Are all employees perfect? Of course not - in parks, or anywhere else - and I recognize the workplace has changed in the years since I retired. I suspect employees in any job that involves public contact vent or joke among their peers about situations they encounter. Even so, Frank_C and Beamis seem to have hung out with a different set of employees than I did in eight parks, large and small. I'm glad my experience was much more positive than theirs.

d-2 said, "Parks are there, not just for preservation, but so people can enjoy and learn from unimpaired wild, scenic or historic places. It is a wonderful idea, and most of the visitors find the park people pretty wonderful, too."

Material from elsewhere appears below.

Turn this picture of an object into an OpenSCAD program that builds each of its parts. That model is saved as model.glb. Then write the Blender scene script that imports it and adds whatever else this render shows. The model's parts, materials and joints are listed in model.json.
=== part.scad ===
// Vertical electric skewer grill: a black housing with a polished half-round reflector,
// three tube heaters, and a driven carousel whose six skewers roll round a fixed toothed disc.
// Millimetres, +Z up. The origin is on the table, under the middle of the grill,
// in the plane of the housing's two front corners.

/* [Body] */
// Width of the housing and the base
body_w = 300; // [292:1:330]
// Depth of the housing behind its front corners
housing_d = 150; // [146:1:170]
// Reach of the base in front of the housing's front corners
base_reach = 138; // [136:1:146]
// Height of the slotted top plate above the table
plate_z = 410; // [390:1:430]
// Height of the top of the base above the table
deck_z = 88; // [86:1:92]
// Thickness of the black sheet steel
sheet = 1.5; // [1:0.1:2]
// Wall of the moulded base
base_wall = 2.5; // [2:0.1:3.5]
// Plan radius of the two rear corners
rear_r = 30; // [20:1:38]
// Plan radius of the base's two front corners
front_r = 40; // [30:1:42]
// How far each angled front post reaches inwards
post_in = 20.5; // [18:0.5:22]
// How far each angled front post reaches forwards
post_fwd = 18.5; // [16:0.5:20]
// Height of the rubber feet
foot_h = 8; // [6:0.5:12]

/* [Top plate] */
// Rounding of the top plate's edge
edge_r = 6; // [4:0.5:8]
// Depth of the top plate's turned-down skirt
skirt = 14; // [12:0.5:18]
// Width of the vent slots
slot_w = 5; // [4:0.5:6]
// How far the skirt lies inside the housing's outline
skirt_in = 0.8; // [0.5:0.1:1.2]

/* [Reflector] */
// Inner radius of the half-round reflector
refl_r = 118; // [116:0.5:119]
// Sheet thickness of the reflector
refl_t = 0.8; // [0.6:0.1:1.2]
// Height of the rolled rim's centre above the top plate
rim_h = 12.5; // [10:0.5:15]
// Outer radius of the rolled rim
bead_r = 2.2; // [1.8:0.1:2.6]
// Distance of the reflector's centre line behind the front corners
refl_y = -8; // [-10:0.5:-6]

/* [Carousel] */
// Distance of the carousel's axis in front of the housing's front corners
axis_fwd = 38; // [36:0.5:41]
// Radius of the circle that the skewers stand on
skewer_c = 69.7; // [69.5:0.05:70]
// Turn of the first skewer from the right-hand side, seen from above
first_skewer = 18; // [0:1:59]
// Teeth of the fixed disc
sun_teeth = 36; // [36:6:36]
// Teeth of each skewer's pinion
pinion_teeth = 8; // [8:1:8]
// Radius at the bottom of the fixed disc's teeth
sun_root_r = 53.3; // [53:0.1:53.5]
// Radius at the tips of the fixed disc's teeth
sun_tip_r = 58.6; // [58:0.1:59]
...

I heartily second that view, and take it a step further. Despite the inevitable challenges, long hours and occasional negative experiences, most park people I worked with found the majority of visitors to be "pretty wonderful," too. If you don't find real satisfaction in helping visitors enjoy some of the best places on the planet, you're in the wrong job.


It the rules were designed to maximize visitation now, the experience 10 generations hence would be trashed. We understand what protecting for the long haul means much better now than some decades ago.

And I agree that tastes have changed. A national forest near where I live has decided that to get more people to use their campgrounds, they are going to bring in wifi and cell coverage because their surveys show that the inability to text message is keeping young people away. In the mean time, some of the more rustic campgrounds without flush toilets will get closed.

And I'm not surprised if attitudes in Yosemite Valley get a bit warped. It doesn't need more visitation, at least during peak season. any ranger who got the job to enjoy the wilds can hardly help from developing an attitude if their jobs ends up managing traffic gridlock and a pall of smoke and pollution.